Understand clearly, these are patients whose disease has not progressed to the point of imminent death. The possibility of cure has not been ruled out. Years of productive life are still a possibility, but because they are sick and know it, and have no control over it, they become depressed and dwell on all the problems involved rather than the opportunities that may present themselves. And apparently the fragmentation of the family and social structure of the immediate past has left them with no support from the family that should be cherishing and valuing their life and knowledge and wisdom, and communicating that with them so they understand the value their life has to others.

It is a sign of our present narcissistic culture that the only good in a situation is what might be good (and convenient) for me, and that “dignity” is defined as “doing it MY way,” and that goes for both the patient and the immediate family of the patient.

One of the keys to understanding this issue is in the last quote above. The issue of control, or rather, who is in control, is one that defines man’s pride. Man in his pride wants to be in control (cf. Psalm 2). Translation: man wants to play God with his life. This is the bioethical quandary over euthanasia. As the above instances show, it is usually not a matter of alleviating pain, but of convenience and the all too pragmatic issue of cost.

So, what is this true dignity with which we are exhorted to die? Oxford defines it as “the state or quality of being worthy of honor or respect.” Modern man has translated that into respecting the desire of one who wants to die…and then encouraging them to do so. But tell me, who do you really honor and respect more, someone who gives up and takes the easy way out, or someone who fights the good fight all the way to the end? For whom do you really have more respect, the one who essentially shoves their elderly relative under the rug, seeking to be rid of them as soon as possible so they can get on with their own freakin’ life, or the one who shows the strength of character to live sacrificially, taking care of another without thought of reward and “what’s in it for me?”

Self-centered pride utterly fails to see the benefit of tending to the needs of others and shrivels up into a caricature of what humanity is supposed to be.  Integrity and character of soul degenerate into the slough of selfish ambition when those who are weaker are cast aside.

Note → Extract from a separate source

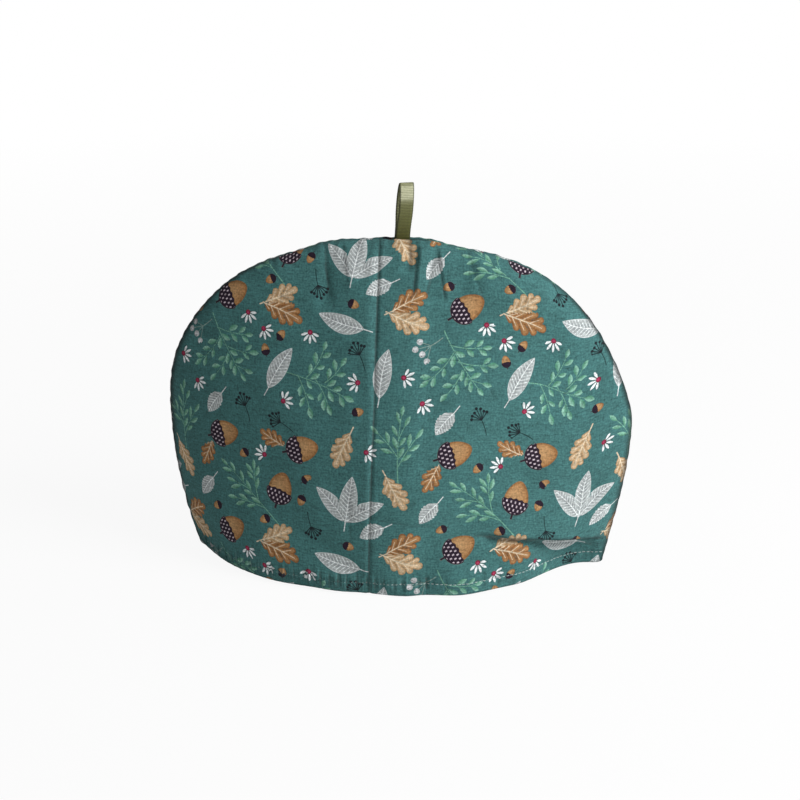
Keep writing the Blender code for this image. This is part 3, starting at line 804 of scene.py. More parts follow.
def stem_coordinates(flat):
    """The same for the nearest stem: half widths beside it, distance along from its middle, half length."""
    start, end, thin = STEM_PLAN[:, 0:2], STEM_PLAN[:, 2:4], STEM_PLAN[:, 4]
    half = 0.5 * np.linalg.norm(end - start, axis=1)
    way = (end - start) / (2.0 * half[:, None])

    def gap_of(away):
        along = away[..., 0] * way[:, 0] + away[..., 1] * way[:, 1]
        beside = away[..., 1] * way[:, 0] - away[..., 0] * way[:, 1]
        return np.hypot(beside, along - np.clip(along, -half, half)) - thin

    middle = flat.mean(axis=1)
    chosen, shift = nearest_rows(middle, 0.5 * (start + end), gap_of)
    local = flat - middle[:, None] + shift[:, None]
    way, half, thin = way[chosen][:, None], half[chosen][:, None], thin[chosen][:, None]
    return np.stack([(local[..., 1] * way[..., 0] - local[..., 0] * way[..., 1]) / thin,
                     local[..., 0] * way[..., 0] + local[..., 1] * way[..., 1],
                     np.broadcast_to(half, local.shape[:2])], axis=-1)


print("a cell asks", len(PRINT_PLAN), "strips and", len(STEM_PLAN), "stem lines which is nearest")

# %% [markdown]
# ## Closing and sewing a panel
#
# At the seam a maker turns the cloth in, and at the hem turns it up. Blender's Solidify modifier would close
# the form with square edges. Here rows of points carry the cloth round both edges instead, and the flat cut
# runs on over them, so the print does too. A few cells at the two lower corners join the bands.
#
# The finished mesh stores what the materials ask for: the flat places as a UV map, the motif and stem of
# each corner, and the shade of each point. A second map, OFBake, lays every cell somewhere of its own, so
# that the colours can be painted onto one square.

# %% The bands that close a panel
TURN_STEP = 0.7 * MM        # length of cloth from row to row of the turned-in edge


class Cloth:
    """The points of a panel, each with its place on the flat cut, as rows are added."""

    def __init__(self, points, flat):
        self.points, self.flat = points, flat

    def add(self, points, flat):
        """Adds a row and gives the numbers of its points."""
        first = len(self.points)
        self.points = np.concatenate((self.points, points))
        self.flat = np.concatenate((self.flat, flat))
        return np.arange(first, len(self.points))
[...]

Consider the young man in this YouTube video.  Born blind, the bean counters would undoubtedly say his quality of life is low.  But is it?  Watch and decide for yourself.

I dare say the quality of life of this young man is vastly greater than those lost souls who decide on the quality of life for others based on mere mathematical formulas divorced from the human reality of those whose lives are in their hands.  And I dare say his father’s life has been unbelievably enriched by his relationship with his son because he has unselfishly given himself to meeting his son’s needs.

My previous conclusion still holds here today and I will again close with it:

Where ultimately is the anchor by which to make such decisions? Only the Bible gives clear guidance on the value of life and on God’s right to make final decisions regarding our life expectancy. He appoints our days. All else is mere human hubris. If the selfish pragmatism noted above comes to rule the day, our society will truly be taking one more step into the oblivion of barbarism and away from true civilization.